The 14% reduction to a $314 billion gap for the October-June period comes as the Republican-controlled Congress and President Barack Obama look headed toward a showdown over next year's government spending.

Obama has warned that unless domestic spending cuts are eased, he could veto the measures now winding their way through the House of Representatives. That could set up another possible government shutdown on Oct. 1, the start of the new fiscal year.

CBO offered no changes to its March estimate of a full-year fiscal 2015 deficit of $486 billion, $3 billion more than the 2014 budget gap.

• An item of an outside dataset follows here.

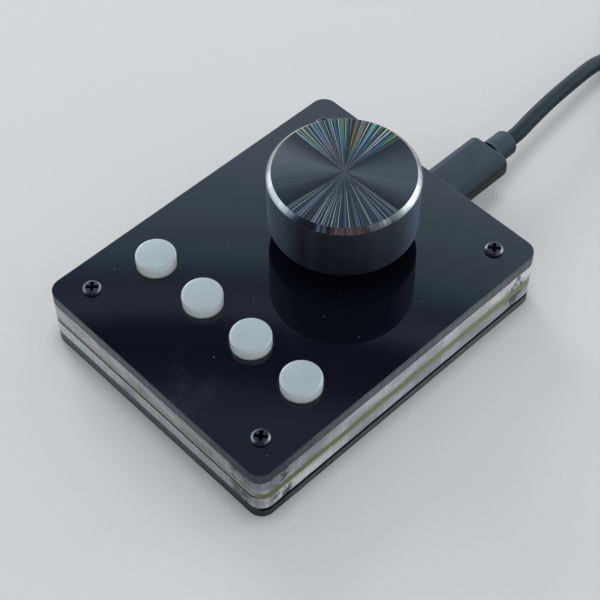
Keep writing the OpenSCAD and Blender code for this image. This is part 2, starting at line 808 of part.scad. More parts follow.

For the year's first nine months, CBO said individual income tax revenues were up $153 billion from a year ago, with a strong 16 percent increase in non-withheld receipts that include tax payments for stock market gains, CBO said. Outlays in the October-June period grew five percent as military and net spending on interest payments on the debt fell.

For the month of June, which typically sees high tax collections, CBO estimated that the Treasury recorded a surplus of $51 billion, down $20 billion from June 2014.

The non-partisan congressional budget office also said that corporate income tax receipts for the first nine months of this fiscal year rose by $22 billion, or 9 percent, over the previous year. The change was "probably reflecting higher taxable profits in calendar years 2014 and 2015," CBO said.

Other factors helping the deficit picture, CBO said, included lower interest payments on the public debt because of low inflation, declining defense spending, more money collected from government auctions of broadcast licenses and falling unemployment benefit payments.